There are plenty of fish in the sea. And plenty of fish in the bowl when people try Chef Rocco Verrigni’s Cacciucco.

Tuscany’s undisputed top seafood dish is full of calimari, shrimp, scallops, red snapper, monkfish and mussels.

“Not to be cliché-ish, but it tastes very, very much like the sea, as long as the fish is fresh,” Verrigi said. “It has hints of fennel and onion in the stock.”

Once the fish pieces are prepped, the dish comes together quickly. “It’s 30 minutes to cook the tomato base and about 10 minutes for the fish,” Verrigni said. “In less than an hour, you’ve got fish stew.”

The hearty fare is a perfect candidate to make at home because it can be hard to find at restaurants. “You’ll find it only where they specialize in Mediterranean seafood or [in] upscale restaurants,” Verrigni said.

The chef said Tuscan cooking is simple and seasonal. Tuscans use olive oil generously in their preparations, dressing salads, dipping bread and flavoring soups. Verrigni said if people shop for Cacciucco during the afternoon, they should be putting the entree together that evening — the fish must be fresh for best results.

“Buy it, and use it,” Verrigni said.

Cacciucco (Fish Stew From Livorno)

For tomato sauce:

1⁄4 cup extra virgin olive oil

1 medium onion, finely chopped

4 cloves garlic, finely chopped

1⁄2 fennel bulb, thinly sliced

1 carrot, peeled and finely chopped

1⁄2 cup dry red wine

5 cups canned plum tomatoes, coarsely chopped

1⁄2 teaspoon crushed red pepper flakes

1 cups fish stock or broth

1⁄4 cup flat leaf parsley, chopped

Salt and pepper to taste

In a sauté pan, heat the olive oil over medium heat.
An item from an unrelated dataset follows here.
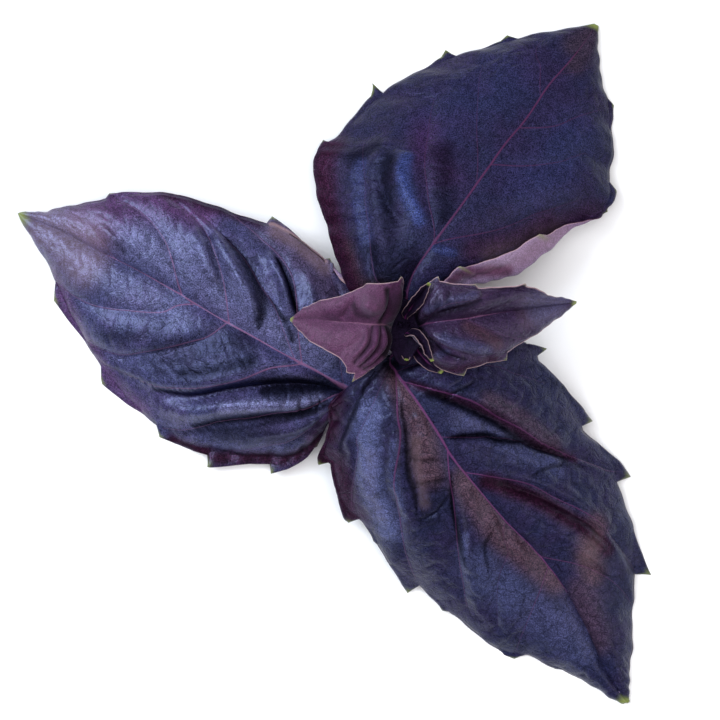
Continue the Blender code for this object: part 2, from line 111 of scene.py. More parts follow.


Gently sauté the onion, garlic, fennel and carrot until the vegetables are soft and beginning to brown.

Add the red wine and mix well. Cook until the wine has burned off most of the alcohol, about 5 minutes. Stir in the tomatoes, red pepper flakes and the fish stock. Add the parsley, salt and pepper and stir to mix. Cook uncovered over medium-low heat, stirring occasionally until the tomatoes have reduced and look like a thick sauce, like purée (about 30 to 40 minutes). Recipe makes about 4 cups of sauce, more than is needed for Cacciucco.

For Cacciucco:

1⁄2 cup of prepared tomato sauce

2 to 3 cups fish stock

4 cloves garlic, thinly sliced

2 pounds mussels, scrubbed and de-bearded

1 1⁄2 pounds monkfish, cut into 3-ounce pieces

1 pound red snapper, cut into 2-ounce pieces

1 pound scallops, sliced

1 pound shrimp, peeled and de-veined

1 1⁄2 pounds squid — clean, slice bodies, cut tentacles in half

8 slices country-style bread, 1-inch slices, lightly toasted

3 tablespoons extra virgin olive oil

1⁄4 cup flat leaf parsley, minced

In a sauce pan, bring 1⁄2 cup of the prepared tomato sauce and 2 cups of the fish stock to simmer over medium heat. Add the garlic.

Add the mussels and monkfish and cook for 3 to 5 minutes.

Add the red snapper and cook for 3 minutes.

Add the sliced scallops, shrimp and squid and cook for 3 to 5 minutes.

Add more stock if stew is too dry. To serve, place the bread slice in the bottom of a large soup bowl.

Arrange the fish and shellfish on the bread. Drizzle with olive oil and sprinkle with parsley.